Defensive Player of the Year

1. Michael Mauti, Penn State

2. John Simon, Ohio State

3. Mike Taylor, Wisconsin

Explanation: Mauti gets points here for being inspirational, but also excellent. He recorded 96 tackles and three interceptions to help the Lions surrender fewer than 20 points a game. Ryan Shazier almost made this list as well for Ohio State.

Coach of the Year

1. Bill O’Brien, Penn State

2. Urban Meyer, Ohio State

3. Bo Pellini, Nebraska

Explanation: O’Brien is about to see some really bad years, and for many reasons, Penn State deserves that, but he not only held the group together, but also got them to play better offensive football than they have in some time. Meyer went 12-0 in his first year in the Big Ten, and Pelini quietly led the league’s best bowl-eligible team to 10 wins.

Freshman of the Year

1. Deion Barnes, Penn State

2. Joel Stave, Wisconsin

3. Jason Spriggs, Indiana

Explanation: Barnes posted six sacks and 10.0 tackles for loss and was one of the most disruptive defensive linemen in the conference. Wisconsin was at its best when Stave was running the show, and Spriggs performed remarkably well as Indiana’s starting left tackle from day 1 of his career.
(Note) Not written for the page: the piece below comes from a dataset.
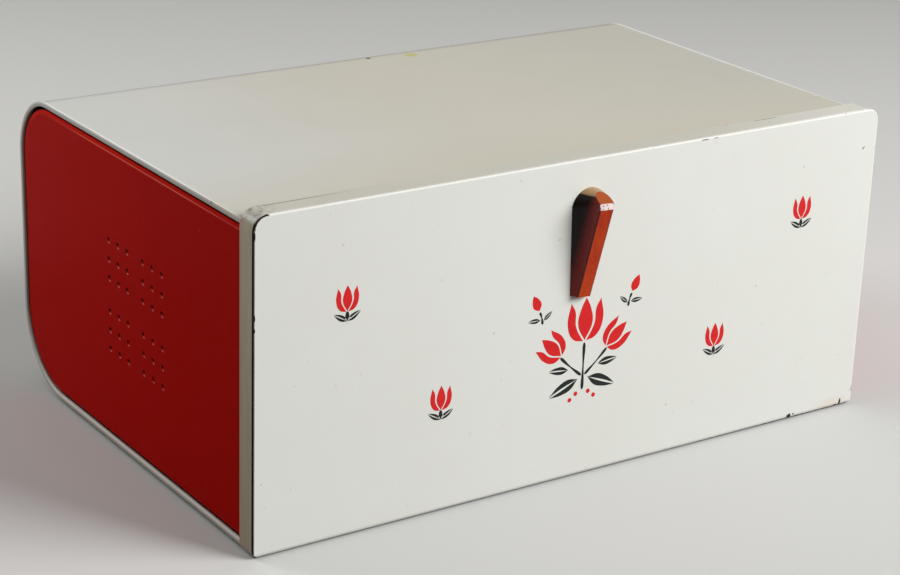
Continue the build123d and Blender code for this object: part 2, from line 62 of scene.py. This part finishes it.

  1. I give you a lot of crap for how you run this board but you are truly one of my favorite people to read because of paragraphs like your first one.

    Humble, funny, and well-written.

  2. I suspect you have rated IU players higher than others for the same reasons you mention. You see them play more and give them a higher rating. I do not expect to see IU players except on HM ratings.